(i) Define the chromatic polynomial $p(G ; t)$ of the graph $G$, and establish the standard identity

$$p(G ; t)=p(G-e ; t)-p(G / e ; t),$$

where $e$ is an edge of $G$. Deduce that, if $G$ has $n$ vertices and $m$ edges, then

$$p(G ; t)=a_{n} t^{n}-a_{n-1} t^{n-1}+a_{n-2} t^{n-2}+\ldots+(-1)^{n} a_{0},$$

where $a_{n}=1, a_{n-1}=m$ and $a_{j} \geq 0$ for $0 \leq j \leq n$.

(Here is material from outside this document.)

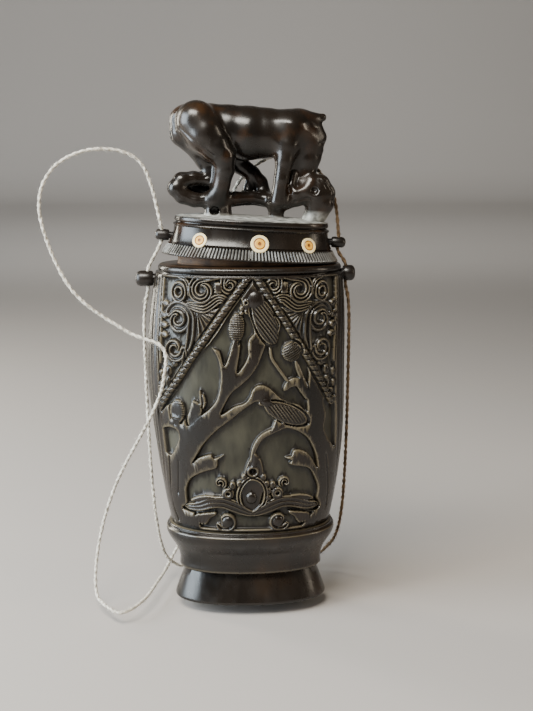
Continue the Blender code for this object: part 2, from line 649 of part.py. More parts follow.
def make_lug(name, lug, radius, shoulder, horn, seat=None):
    """A turned peg with a thin tenon in the wall, a round head and a hole for the twine."""
    outward = math.copysign(1.0, lug["tip"])
    reach = abs(lug["tip"]) - shoulder
    tenon = LUG_TENON * radius
    profile = [(abs(lug["root"]), 0.0), (abs(lug["root"]), tenon), (shoulder, tenon),
               (shoulder, 0.9 * radius), (shoulder + 0.35 * reach, radius), (shoulder + 0.8 * reach, radius),
               (shoulder + 0.95 * reach, 0.7 * radius), (abs(lug["tip"]), 0.0)]
    shape = bmesh.new()
    line = [shape.verts.new(Vector((x * outward, 0.0, r)) * MM) for x, r in profile]
    for first, second in zip(line, line[1:]):
        shape.edges.new((first, second))
    bmesh.ops.spin(shape, geom=shape.verts[:] + shape.edges[:], cent=(0, 0, 0), axis=(1, 0, 0),
                   angle=2 * math.pi, steps=12, use_merge=True)
    bmesh.ops.remove_doubles(shape, verts=shape.verts, dist=1e-6)
    bmesh.ops.recalc_face_normals(shape, faces=shape.faces)
    bmesh.ops.translate(shape, verts=shape.verts, vec=Vector((0, 0, lug["height"])) * MM)
    mesh = bpy.data.meshes.new(name)
    shape.to_mesh(mesh)
    shape.free()
    peg = as_object("peg", mesh, CUTTERS)
    hole = cylinder("hole", LUG_HOLE_RADIUS, (lug["hole"], 0, lug["height"] - 2 * radius),
                    (lug["hole"], 0, lug["height"] + 2 * radius), 10)
    combined(peg, hole, "DIFFERENCE")
    mesh = peg.data
    bpy.data.objects.remove(peg, do_unlink=True)
    made = as_object(name, mesh, PARTS, horn)
    made.parent = seat


# The twine: one loop from the knot up the right side, behind the figure, down the back, over the
# table, up the front's left edge into the free loop, and down through the left lugs to the knot
TWINE_ROUTE = [
    (KNOT_PLACE[0] + KNOT_HALF[0] + TOUCH_GAP, 25.0, 0.9), (17.0, 27.6, 0.65), (26.2, 24.4, 3.8),
    (30.4, 11.5, 24.0), (30.1, -0.8, 84.0), (28.9, 0.0, 98.2), (28.9, 0.0, 103.6), (26.5, 0.0, 107.9),
    (26.7, 0.0, 112.5),
    (24.9, 3.0, 125.0), (17.4, 8.6, 134.6), (6.7, 10.1, 135.2), (-3.8, 10.4, 126.2), (-6.0, 16.8, 110.0),
    (-6.0, 20.6, 76.0), (-14.5, 18.0, 26.0), (-24.4, 24.8, 4.2), (-28.4, 12.4, 0.65), (-33.6, -7.6, 0.65),
    (-40.5, -16.0, 0.65), (-48.0, -4.0, 1.2), (-47.6, 1.9, 16.0), (-41.5, 0.8, 36.0), (-29.1, -9.4, 61.4),
    (-25.6, -14.0, 73.0), (-26.2, -13.2, 81.2), (-37.0, -10.4, 85.8), (-52.5, -8.4, 98.0), (-60.8, -6.0, 119.0),
    (-57.0, -4.7, 132.0), (-44.7, -3.3, 137.6), (-31.8, -1.1, 133.6), (-26.2, 0.0, 115.0), (-26.4, 0.0, 110.5),
    (-30.4, 0.0, 102.3), (-30.4, 0.0, 97.1), (-32.1, 4.6, 80.0), (-29.8, 9.4, 21.0), (-22.6, 20.0, 0.65),
    (KNOT_PLACE[0] - KNOT_HALF[0] - TOUCH_GAP, 25.0, 0.9),
]


def smooth_route(points, spacing):
    """Places about a spacing apart on one smooth curve through the given points."""
    points = [Vector(point) for point in points]
    ahead = [2 * points[0] - points[1]] + points + [2 * points[-1] - points[-2]]
    places = [points[0]]
    for before, start, end, after in zip(ahead, ahead[1:], ahead[2:], ahead[3:]):
        steps = max(1, round((end - start).length / spacing))
        for i in range(1, steps + 1):
            t = i / steps
            place = start + 0.5 * (t * (end - before) + t ** 2 * (2 * before - 5 * start + 4 * end - after)
                                   + t ** 3 * (3 * start - before - 3 * end + after))
            place.z = max(place.z, TWINE_LOWEST)
            places.append(place)
    return places


def make_cord(fibre):
    """The loop of twine, open at its knot."""
    curve = bpy.data.curves.new("cord", "CURVE")
    curve.dimensions = "3D"
    curve.bevel_depth = TWINE_DIAMETER / 2 * MM
    curve.bevel_resolution = 2
    curve.use_fill_caps = True
    places = smooth_route(TWINE_ROUTE, TWINE_SEGMENT)
    line = curve.splines.new("POLY")
    line.points.add(len(places) - 1)
    for point, place in zip(line.points, places):
        point.co = (*(place * MM), 1.0)
    made = bpy.data.objects.new("cord", curve)
    PARTS.objects.link(made)
    curve.materials.append(fibre)


def make_knot(fibre):
    """The small knot that closes the loop, lying behind the foot."""
    shape = bmesh.new()
    size = Matrix.Diagonal((*(Vector(KNOT_HALF) * MM), 1.0))
    bmesh.ops.create_icosphere(shape, subdivisions=2, radius=1.0,
                               matrix=Matrix.Translation(Vector(KNOT_PLACE) * MM) @ size)
    mesh = bpy.data.meshes.new("cord_knot")
    shape.to_mesh(mesh)
    shape.free()
    as_object("cord_knot", mesh, PARTS, fibre)


def main():
    """Builds every piece."""
    horn, foot_horn = finish("horn", HORN), finish("foot_horn", HORN_FOOT)
    bone, fibre = finish("bone", BONE), finish("twine", TWINE_FIBRE)
    seat = bpy.data.objects.new("lid_seat", None)
    PARTS.objects.link(seat)
    seat.matrix_world = Matrix.Translation(lid_point(0, 0, 0) * MM) @ Matrix.Rotation(LID_TILT, 4, "Y")
    bpy.context.view_layer.update()
    make_body(horn)
    make_foot(foot_horn)
    make_lid(horn, seat)
    for face, side in ((-1, "front"), (1, "back")):
        for place, across in INLAYS.items():
            make_inlay(f"inlay_{side}_{place}", across, face, bone, seat)
    for side, lug in BODY_LUGS.items():
        widest = lug["height"] - BODY_LUG_RADIUS
        outward = math.copysign(1.0, lug["tip"])
        shoulder = body_half(widest)[0] + outward * body_lean(widest) + TOUCH_GAP
        make_lug(f"body_lug_{side}", lug, BODY_LUG_RADIUS, shoulder, horn)
    for side, lug in LID_LUGS.items():
        shoulder = lid_half(lug["height"] - LID_LUG_RADIUS)[0] + TOUCH_GAP
        make_lug(f"lid_lug_{side}", lug, LID_LUG_RADIUS, shoulder, horn, seat)
    make_cord(fibre)
    make_knot(fibre)


main()
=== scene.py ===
"""The horn flask as it looks: a carved horn body on a turned foot, a lid carved with a monkey on a
branch, bone inlays, pegged lugs and a loop of twine. Sizes are the carver's millimetres.
"""
import math

import bmesh
import bpy
import numpy as np
import openvdb
from mathutils import Matrix, Vector


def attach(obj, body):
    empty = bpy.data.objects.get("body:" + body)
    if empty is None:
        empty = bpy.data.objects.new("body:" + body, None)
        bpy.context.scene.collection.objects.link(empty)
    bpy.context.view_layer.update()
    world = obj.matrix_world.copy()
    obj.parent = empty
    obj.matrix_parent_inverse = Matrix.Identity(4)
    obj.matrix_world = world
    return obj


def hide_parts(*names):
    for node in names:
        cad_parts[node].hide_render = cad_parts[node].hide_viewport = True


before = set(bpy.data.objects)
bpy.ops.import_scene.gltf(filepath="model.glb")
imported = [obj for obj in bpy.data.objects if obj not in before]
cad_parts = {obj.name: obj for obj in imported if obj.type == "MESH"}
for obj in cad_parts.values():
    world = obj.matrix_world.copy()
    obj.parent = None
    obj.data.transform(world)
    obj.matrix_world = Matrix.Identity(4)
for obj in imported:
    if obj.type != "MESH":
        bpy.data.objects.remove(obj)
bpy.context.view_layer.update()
MM = 0.001

# Camera: a phone held a little above the lid, tipped down and turned slightly to the right.
CAMERA_PLACE = (-14.5, -319.7, 136.8)
CAMERA_DIP = 10.78
CAMERA_TURN = -3.5
CAMERA_LENS = 54.13
camera_data = bpy.data.cameras.new("camera")
camera_data.lens = CAMERA_LENS
camera_data.clip_start = 0.01
camera = bpy.data.objects.new("camera", camera_data)
camera.location = Vector(CAMERA_PLACE) * MM
camera.rotation_euler = (math.radians(90 - CAMERA_DIP), 0.0, math.radians(CAMERA_TURN))
bpy.context.collection.objects.link(camera)
bpy.context.scene.camera = camera


# Twine: thin two-ply hemp, twisted and fuzzy, grey cream and darker, browner towards the right. One loop runs
# through all four lugs and round behind the flask, and is knotted behind the foot.
TWINE_DIAMETER = 1.1
TWINE_LOWEST = 0.62
PLY_RADIUS = 0.36
PLY_PITCH = 4.2
TWINE_RING = 0.4
FIBRES = 9000
FIBRE_ROOT = 0.42
FIBRE_SHORTEST = 0.5
FIBRE_SPREAD = 1.1
FIBRE_HALF = 0.035
FIBRE_LOWEST = 0.04
TWINE_ROUTE = [
    (1.8, 25.0, 0.9), (17.0, 27.6, 0.65), (26.2, 24.4, 3.8), (30.4, 11.5, 24.0), (30.1, -0.8, 84.0),
    (28.9, 0.0, 98.2), (28.9, 0.0, 103.6), (26.5, 0.0, 107.9), (26.7, 0.0, 112.5), (24.9, 3.0, 125.0),
    (17.4, 8.6, 134.6), (6.7, 10.1, 135.2), (-3.8, 10.4, 126.2), (-6.0, 16.8, 110.0), (-6.0, 20.6, 76.0),
    (-14.5, 18.0, 26.0), (-24.4, 24.8, 4.2), (-28.4, 12.4, 0.65), (-33.6, -7.6, 0.65),
    (-40.5, -16.0, 0.65), (-48.0, -4.0, 1.2), (-47.6, 1.9, 16.0), (-41.5, 0.8, 36.0),
    (-29.1, -9.4, 61.4), (-25.6, -14.0, 73.0), (-26.2, -13.2, 81.2), (-37.0, -10.4, 85.8),
    (-52.5, -8.4, 98.0), (-60.8, -6.0, 119.0), (-57.0, -4.7, 132.0), (-44.7, -3.3, 137.6),
    (-31.8, -1.1, 133.6), (-26.2, 0.0, 115.0), (-26.4, 0.0, 110.5), (-30.4, 0.0, 102.3),
    (-30.4, 0.0, 97.1), (-32.1, 4.6, 80.0), (-29.8, 9.4, 21.0), (-22.6, 20.0, 0.65), (-1.8, 25.0, 0.9),
]
KNOT = [(1.8, 25.0, 0.9), (0.6, 25.6, 1.5), (-0.5, 24.7, 1.7), (-0.5, 24.2, 0.8), (0.6, 24.6, 0.6),
        (0.9, 25.6, 1.0), (-0.1, 26.0, 1.6), (-0.9, 25.2, 1.3), (-1.8, 25.0, 0.9)]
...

(ii) Let $G$ and $p(G ; t)$ be as in Part (i). Show that if $G$ has $k$ components $G_{1}, \ldots, G_{k}$ then $p(G ; t)=\prod_{i=1}^{k} p\left(G_{i} ; t\right)$. Deduce that $a_{k}>0$ and $a_{j}=0$ for $0 \leq j<k$.

Show that if $G$ is a tree then $p(G ; t)=t(t-1)^{n-1}$. Must the converse hold? Justify your answer.

Show that if $p(G ; t)=p\left(T_{r}(n) ; t\right)$, where $T_{r}(n)$ is a Turán graph, then $G=T_{r}(n)$.